La serie The Idol de Sam Levinson, es un recorrido siniestro a través del mundo de la fama. Pero también, una mirada especulativa alrededor de cómo la cultura pop eleva y destruye a sus ídolos. No obstante, la serie pierde la oportunidad de ser más profunda en favor el exhibicionismo barato y la necesidad de crear una polémica artificial. Su punto más bajo. 

El primer capítulo de la serie The Idol de Sam Levinson comienza con una escena escandalosa y termina con otra. Entre ambas, el guion de Reza Fahim, el mismo Levinson, The Weeknd, Joe Epstein y Mary Laws, intentó explorar el concepto más oscuro y decadente de la celebridad. Para eso, incluyó desde varios desnudos frontales, una fotografía que insinúa un acto sexual y finalmente, una masturbación con asfixia erótica. Todo, en medio de una puesta en escena pulcra, visualmente impecable y con una atención al detalle que convirtió los primeros 23 minutos de la producción en una experiencia levemente onírica.
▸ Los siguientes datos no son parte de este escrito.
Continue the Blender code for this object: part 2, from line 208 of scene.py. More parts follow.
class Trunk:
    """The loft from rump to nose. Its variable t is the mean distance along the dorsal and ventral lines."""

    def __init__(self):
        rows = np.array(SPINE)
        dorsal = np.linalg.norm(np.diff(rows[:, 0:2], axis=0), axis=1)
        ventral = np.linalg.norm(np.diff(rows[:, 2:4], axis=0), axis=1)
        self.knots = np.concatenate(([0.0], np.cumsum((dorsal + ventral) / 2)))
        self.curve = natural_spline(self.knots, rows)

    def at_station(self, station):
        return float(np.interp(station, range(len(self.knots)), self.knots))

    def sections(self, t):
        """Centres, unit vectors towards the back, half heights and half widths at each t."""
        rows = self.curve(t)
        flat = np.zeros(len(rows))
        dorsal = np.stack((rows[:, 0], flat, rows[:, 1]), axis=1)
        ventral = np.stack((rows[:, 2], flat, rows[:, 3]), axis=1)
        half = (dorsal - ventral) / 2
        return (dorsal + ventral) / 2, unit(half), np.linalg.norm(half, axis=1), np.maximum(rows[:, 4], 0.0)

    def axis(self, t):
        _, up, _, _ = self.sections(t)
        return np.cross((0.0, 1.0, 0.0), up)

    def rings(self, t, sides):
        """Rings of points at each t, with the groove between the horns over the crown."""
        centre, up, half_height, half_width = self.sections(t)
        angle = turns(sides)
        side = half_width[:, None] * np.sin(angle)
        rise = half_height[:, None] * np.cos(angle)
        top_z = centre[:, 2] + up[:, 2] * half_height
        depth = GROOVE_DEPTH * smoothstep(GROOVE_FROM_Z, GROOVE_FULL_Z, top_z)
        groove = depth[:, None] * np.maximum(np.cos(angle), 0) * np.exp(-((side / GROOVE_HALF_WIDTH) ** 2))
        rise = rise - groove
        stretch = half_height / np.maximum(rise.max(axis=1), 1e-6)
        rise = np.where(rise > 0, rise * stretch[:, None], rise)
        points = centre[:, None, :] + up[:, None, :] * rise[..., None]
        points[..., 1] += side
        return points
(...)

Solo hay un problema: en medio de semejante despliegue de recursos, el guion no es capaz de sostener una historia con docenas de referencias a la cultura de masas y sus vicios. Mucho menos, lo que intenta ser una alegoría acerca de la ambición convertida en arma de destrucción emocional. La relación entre Jocelyn (Lily-Rose Depp) y Tedros (The Weeknd) está destinada a la tragedia, pero antes atravesará las aguas movedizas del escándalo, la polémica y la exposición pública convertida en un vehículo para el reconocimiento.

Al menos, esa es la intención del argumento, que utiliza los habituales puntos del escándalo prefabricado y sin demasiada profundidad en un desordenado mapa hacia un resultado obvio. The Idol está construida para provocar incomodidad, inquietud e incluso, repulsión. Su principal interés es que la historia sea una imagen movediza acerca del trayecto a la celebridad estelar. Como del germen de una oscura vocalista sin futuro de la Norteamérica rural, puede crearse un fenómeno social imparable. Gracias, claro, a un guro, a mitad de camino entre un explotador y un proxeneta, que la manipulará hasta llevar a su personaje en el escenario a límites inquietantes. Al mismo tiempo, que pulveriza, a fuerza de control y violencia, a la mujer detrás de la imagen pública.
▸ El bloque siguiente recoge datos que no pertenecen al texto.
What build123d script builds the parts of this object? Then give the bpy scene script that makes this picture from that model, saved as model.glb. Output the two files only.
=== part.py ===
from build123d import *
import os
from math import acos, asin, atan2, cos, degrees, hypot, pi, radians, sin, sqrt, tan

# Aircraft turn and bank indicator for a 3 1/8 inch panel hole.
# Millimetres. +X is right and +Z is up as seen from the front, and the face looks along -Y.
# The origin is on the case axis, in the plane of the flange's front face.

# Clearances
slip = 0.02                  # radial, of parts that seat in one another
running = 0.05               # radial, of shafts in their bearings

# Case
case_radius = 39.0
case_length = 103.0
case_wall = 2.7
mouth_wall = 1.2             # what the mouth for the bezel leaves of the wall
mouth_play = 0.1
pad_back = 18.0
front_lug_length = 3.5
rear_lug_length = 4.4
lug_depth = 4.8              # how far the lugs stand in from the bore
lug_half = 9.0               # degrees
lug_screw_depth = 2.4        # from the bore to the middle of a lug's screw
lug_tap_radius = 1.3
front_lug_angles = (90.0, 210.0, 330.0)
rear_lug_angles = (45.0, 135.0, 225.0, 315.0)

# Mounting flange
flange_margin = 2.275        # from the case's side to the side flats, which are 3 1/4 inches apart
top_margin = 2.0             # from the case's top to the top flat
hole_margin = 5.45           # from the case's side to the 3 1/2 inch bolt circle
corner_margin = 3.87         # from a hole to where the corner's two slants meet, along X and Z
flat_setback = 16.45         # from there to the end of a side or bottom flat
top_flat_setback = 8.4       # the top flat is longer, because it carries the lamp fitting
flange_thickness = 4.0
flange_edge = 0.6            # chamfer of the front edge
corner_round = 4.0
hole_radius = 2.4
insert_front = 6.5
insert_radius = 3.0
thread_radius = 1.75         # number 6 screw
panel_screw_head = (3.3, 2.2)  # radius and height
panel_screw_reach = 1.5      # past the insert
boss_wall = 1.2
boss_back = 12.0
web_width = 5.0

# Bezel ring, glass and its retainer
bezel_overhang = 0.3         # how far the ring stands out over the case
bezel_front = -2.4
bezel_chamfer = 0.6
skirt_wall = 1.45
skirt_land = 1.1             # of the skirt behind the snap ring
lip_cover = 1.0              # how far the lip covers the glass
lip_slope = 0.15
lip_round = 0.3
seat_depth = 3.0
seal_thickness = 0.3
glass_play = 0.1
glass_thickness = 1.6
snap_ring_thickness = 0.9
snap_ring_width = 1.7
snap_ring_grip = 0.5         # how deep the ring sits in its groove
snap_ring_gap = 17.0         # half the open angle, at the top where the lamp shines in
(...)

El fracaso de una premisa creada para ser decadente 

¿Cómo falla una premisa semejante? En realidad, el gran problema de la producción es que cada truco que utiliza en pantalla para escandalizar, ya resulta familiar e incluso levemente tedioso por exceso de uso. En una época en la que Euphoria (también de Levinson) mostró a la juventud del milenio desde sus rasgos más escandalosos y brutales, The Idol tiene cierto rasgo retrógrado. Sus repetidos desnudos frontales, el sexo explícito en pantalla y la idea de la dominación del poder del argumento, son ingredientes sin mucha sustancia de una historia frágil y mal construida.
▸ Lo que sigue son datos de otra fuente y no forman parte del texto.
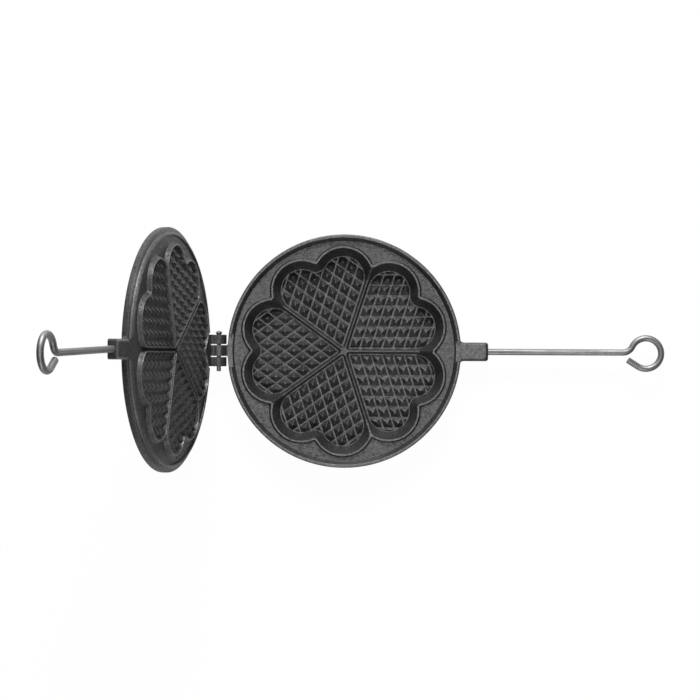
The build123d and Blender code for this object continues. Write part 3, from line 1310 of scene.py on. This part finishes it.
    def rim_rows(self, profile: Sequence[Point2], steps: int) -> list[list[Vector]]:
        """Rows round half a heart's share of the rim.

        Args:
            profile: The rim's section as (radius, height).
            steps: Faces along the row.

        Returns:
            One row for each point of the section, from the rib's line to the heart's axis.
        """
        turns = [math.radians(self.plan.rib_angle * (1 - i / steps)) for i in range(steps + 1)]
        return [[Vector((r * math.cos(t), r * math.sin(t), z)) for t in turns] for r, z in profile]


# ---------------------------------------------------------------- the lower plate


@dataclass
class LowerPlate(HeartCasting):
    """The lower casting: deep heart pockets inside a bead, an overflow land and a lip."""

    radius: float = 110.0
    floor: float = 4.5
    crest: float = 18.9
    land: float = 16.5
    lip: float = 21.3
    pocket_lobe: float = 27.4
    pocket_notch: float = 3.0
    wall_run: float = 7.0
    tip_round: float = 1.5
    bead_width: float = 1.5
    bead_foot: float = 1.6
    bead_notch: float = 1.6
    bead_cusp: float = 2.0
    lip_width: float = 2.9
    lip_draft: float = 3.2
    lip_inner_round: float = 0.7
    lip_outer_round: float = 1.2
    base_round: float = 3.0
    rib_crest: float = 8.5
    rib_end: float = 71.5
    rib_top: float = 83.6
    first_row: float = 3.1
    pyramid_height: float = 3.8
    field_margin: float = 0.8
    band: float = 13.5
    base_radius: float = 94.0
    seat_inner: float = 103.4
    seat_outer: float = 112.0
    seat_top: float = 24.0
    web_start: float = 107.0
    hinge_seat: float = 15.6
    lug_seat: float = 9.5
    web_drop: float = 5.5
    web_rise: float = 1.7
    web_root: float = 2.0
    stop_gap: float = 0.25
    stop_start: float = 2.6
    stop_end: float = 12.0
    stop_depth: float = 4.5
    nose_foot: float = 120.0
    steps: tuple[int, ...] = (5, 12, 0, 8, 22, 7)
    pad_steps: tuple[int, ...] = (5, 10, 0, 8, 18, 6)
    pad_split: float = 60.0
    cusp_steps: int = 5

    @classmethod
    def wear_and_highlights(cls) -> tuple[BrightBand, ...]:
        """The heights painted brighter: bead, lip, pyramids, pocket floor and land, a painted highlight
        where they face the light, with some wear on the bead and lip.

        Returns:
            The heights painted brighter.
        """
        return (
            BrightBand(cls.crest),
            BrightBand(cls.lip),
            BrightBand(cls.floor + cls.pyramid_height),
            BrightBand(cls.floor - 0.15),
            BrightBand(cls.land, band=0.4, share=0.12),
        )

    def dish(self, radius: float) -> float:
        """The height to which the ribs are cut down at a radius."""
        slope = (self.crest - self.rib_crest) / (self.rib_top - self.rib_end)
        return min(self.crest, self.rib_crest + slope * max(0.0, radius - self.rib_end))

    def pocket(self, inset: float) -> HeartOutline:
        """A pocket's outline.

        Args:
            inset: How far it is drawn in from the bead's crest.

        Returns:
            The outline.
        """
        lobe, notch = self.pocket_lobe - inset, self.pocket_notch + inset
        tip = max(0.2, self.tip_round + self.wall_run - inset)
        return HeartOutline(self.plan, lobe, notch, self.plan.lobe_off - lobe, tip)

    def walls(self, split: float) -> tuple[list[Vector], list[Vector]]:
        """The pocket wall's foot and top.

        Args:
            split: The lobe's angle where the ribs' cut meets the bead.

        Returns:
            The floor outline and the wall's top edge, half a heart each.
        """
        low = self.pocket(self.wall_run).half(split, self.steps)
        high = self.pocket(0.0).half(split, self.steps)
        halvings, just_under = 30, self.crest - 1e-4
        top = []
        for near, far in zip(at_height(low, self.floor), at_height(high, self.crest)):
            share, reach = 0.0, 1.0
            for _ in range(halvings):
                middle = (share + reach) / 2
                point = near.lerp(far, middle)
                if self.dish(math.hypot(point.x, point.y)) - 1e-6 < point.z < just_under:
                    reach = middle
                else:
                    share = middle
            top.append(near.lerp(far, reach))
        return at_height(low, self.floor), top

    def share(self) -> Skin:
        """Half of one heart's share of the casting.

        Returns:
            The share, on the +Y side of the heart's axis.
        """
        plan, cusp, steps = self.plan, self.cusp_steps, self.steps
        ring, lobe = plan.ring_radius, self.pocket_lobe
        cosine = (self.rib_top**2 - ring**2 - lobe**2) / (2 * ring * lobe)
        split = plan.lobe_angle + math.degrees(math.acos(cosine))
        last = sum(steps[:4])
        foot, top = self.walls(split)
        skin = Skin()
        skin.fill(foot)
        skin.strip([foot, [a.lerp(b, 0.5) for a, b in zip(foot, top)], top])
        # the ribs' crests, from the walls to the rib's line
        along = Vector((*polar((0, 0), 1.0, plan.rib_angle), 0.0))
        tip_run = top[0].dot(along)
        feet = []
        for i, point in enumerate(top[: last + 1]):
            run = point.dot(along) - tip_run * max(0.0, 1 - i / steps[0])
            run = self.rib_top if i == last else run
            feet.append(Vector((run * along.x, run * along.y, self.dish(run))))
        rows = []
        for k in range(cusp + 1):
            row = [a.lerp(b, k / cusp) for a, b in zip(top[: last + 1], feet)]
            for point in row:
                point.z = self.dish(math.hypot(point.x, point.y))
            start = bearing((0, 0), (top[last].x, top[last].y))
            turn = start + (plan.rib_angle - start) * k / cusp
            row[-1] = Vector((*polar((0, 0), self.rib_top, turn), self.crest))
            rows.append(row)
        rows[0] = top[: last + 1]
        skin.strip(rows)
        # the bead, the land and the rim
        inner = [row[-1] for row in reversed(rows)] + top[last + 1 :]
        outline = (cusp, *steps[4:])
        bead = lobe + self.bead_width
        crest = FlowerOutline(plan, bead, self.bead_notch, self.bead_cusp).half(outline)
        skirt = FlowerOutline(plan, bead + self.bead_foot, self.bead_notch, self.bead_cusp).half(outline)
        lip_edge = self.radius - self.lip_width
        profile = rounded(
            [
                (lip_edge - self.lip_draft, self.land),
                (lip_edge, self.lip),
                (self.radius, self.lip),
                (self.radius, self.band),
                (self.base_radius, 0.0),
                (self.flat_row, 0.0),
                (0.0, 0.0),
            ],
            [self.lip_inner_round, self.lip_outer_round, self.base_round, self.base_round, KEEN],
        )
        rows = [inner, at_height(crest, self.crest), at_height(skirt, self.land)]
        skin.strip(rows + self.rim_rows(profile, sum(outline)))
        return skin

    def pad(self) -> bpy.types.Mesh:
        """What trims a heart's pyramids: the pocket's floor less its margin, drawn in towards the top.

        Returns:
            The trimmer's mesh.
        """
        slope = (self.row_pitch - self.valley_width - self.crown_width) / 2 / self.pyramid_height
        rows = []
        for height in (-self.sink - self.pad_past, self.pyramid_height + SKIP):
            outline = self.pocket(self.wall_run + self.field_margin + slope * height)
            half = outline.half(self.pad_split, self.pad_steps)
            rows.append(at_height(half + mirrored(half[1:-1]), self.floor + height))
        skin = Skin()
        skin.stack(rows)
        return skin.mesh("pad")

    def knuckle(self) -> bpy.types.Mesh:
        """The middle knuckle with its web and the stop nose that the opened upper plate leans on.

        Returns:
            The knuckle's mesh.
        """
        hinge = self.hinge
        top = hinge.reach - self.radius - self.stop_gap
        nose = [(top, self.stop_start), (top, self.stop_end), (top - self.stop_depth, self.stop_end)]
        nose = [polar((0, 0), math.hypot(*spot), bearing((0, 0), spot) + hinge.opening) for spot in nose]
        radius = hinge.knuckle_radius
        web_leave = math.degrees(math.asin(self.web_rise / radius))
        web_meet = 360 - math.degrees(math.asin(self.web_drop / radius))
        outline = [polar((0, 0), radius, web_leave)]
        outline += arc((0, 0), radius, web_leave, bearing((0, 0), nose[0]), 15)
        nose_meet = self.nose_foot + hinge.opening
        outline += nose + [polar((0, 0), radius, nose_meet)]
        outline += arc((0, 0), radius, nose_meet, web_meet, 12)
        root = hinge.reach - self.web_start
        outline += [(root, -self.web_drop), (root, self.web_rise)]
        return hinge.slab(outline, 0.0, hinge.middle_width)

    def build(self) -> bpy.types.Object:
        """Builds and places the lower plate.

        Returns:
            The finished piece.
        """
        hinge, lug, top = self.hinge, self.lug, self.crest
        casting = combined(
            self.whole("lower_casting", self.share()),
            Join.CUT,
            rim_block(self.seat_inner, self.seat_outer, self.hinge_seat, -1, top, self.seat_top),
            rim_block(self.seat_inner, self.seat_outer, self.lug_seat, 1, top, self.seat_top),
        )
        web_half, web_top = hinge.middle_width / 2 - SKIP, hinge.height + self.web_rise
        casting = combined(
            casting,
            Join.ADD,
            lug.block(top - lug.thickness, top - SKIP, 1, self.band, top - lug.slope_drop - 3 * SKIP),
            root_flare(web_half, self.web_root, -1, web_top - self.web_rise, web_top - SKIP),
            self.knuckle(),
        )
        casting = combined(
            casting,
            Join.CUT,
            hinge.bore(hinge.middle_width + 2),
            lug.socket(lug.wire_plane(top - lug.wire_depth)),
        )
        start = self.first_row + self.row_pitch / 2
        rows = self.relief(self.floor, self.pyramid_height, start, self.pad())
        mesh = finished(marked(joined("lower_plate_casting", casting, rows)), self.iron)
        return place_piece("lower_plate_casting", mesh, Body.LOWER, "lower_plate")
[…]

Como si se tratara de una fantasía sobre el control y la creación de una estrella sometida a los deseos de la pura avaricia, la serie no tiene demasiado tiempo para profundizar en sus puntos más importantes. ¿Qué tipo de relación es la que establece Jocelyn, con un carisma radiante y el éxito al alcance de sus manos, con un empresario musical que no aporta otra cosa que sus conocimientos sobre la explotación?

El guion no explora en un vínculo perverso que está destinado a signar todo lo que ocurre en la historia. Antes, dedica mucho más tiempo a causar incomodidad, para finalmente, tratar de explotar lo que se supone, es el centro de todas las motivaciones de sus personajes. El triunfo. A cualquier costo e incluso, en el escenario más crudo.

The Idol, una pequeña caída en el desastre 

Pero ya sea porque la capacidad para narrar del guion se limita a los vaivenes del contexto o simplemente, por falta de algo verdaderamente transgresor, The Idol se limita a la exposición. De Jocelyn, como objeto del deseo, a punto de resultar destruida y devastada en medio de una avalancha de aclamación pública basada en su belleza, talento y la turbia necesidad de sorprender. De Tedros, como la figura tortuosa que mueve los hilos de un entramado de influencias cada vez más elaborado y temible. Por último, del mismo medio del espectáculo, que explora la voracidad de un público demandante e implacable.

The Idol tiene todas las herramientas para construir una versión contemporánea sobre el habitual tropo de una estrella naciente en manos violentas, pero no desea hacerlo. O no puede, en la medida que su propuesta intenta que la transgresión sea un lenguaje que se modula a través de puestas en escenas brillantes y la sensación constante, que la decadencia puede ser cada vez más dura de asimilar. No obstante, todas sus trampas y la percepción acerca del poder — el que se gana y el que se pierde —  son tan obvias como para ser una combinación sin mayor relevancia. Un problema grave para una producción cuyo objetivo era hacer historia.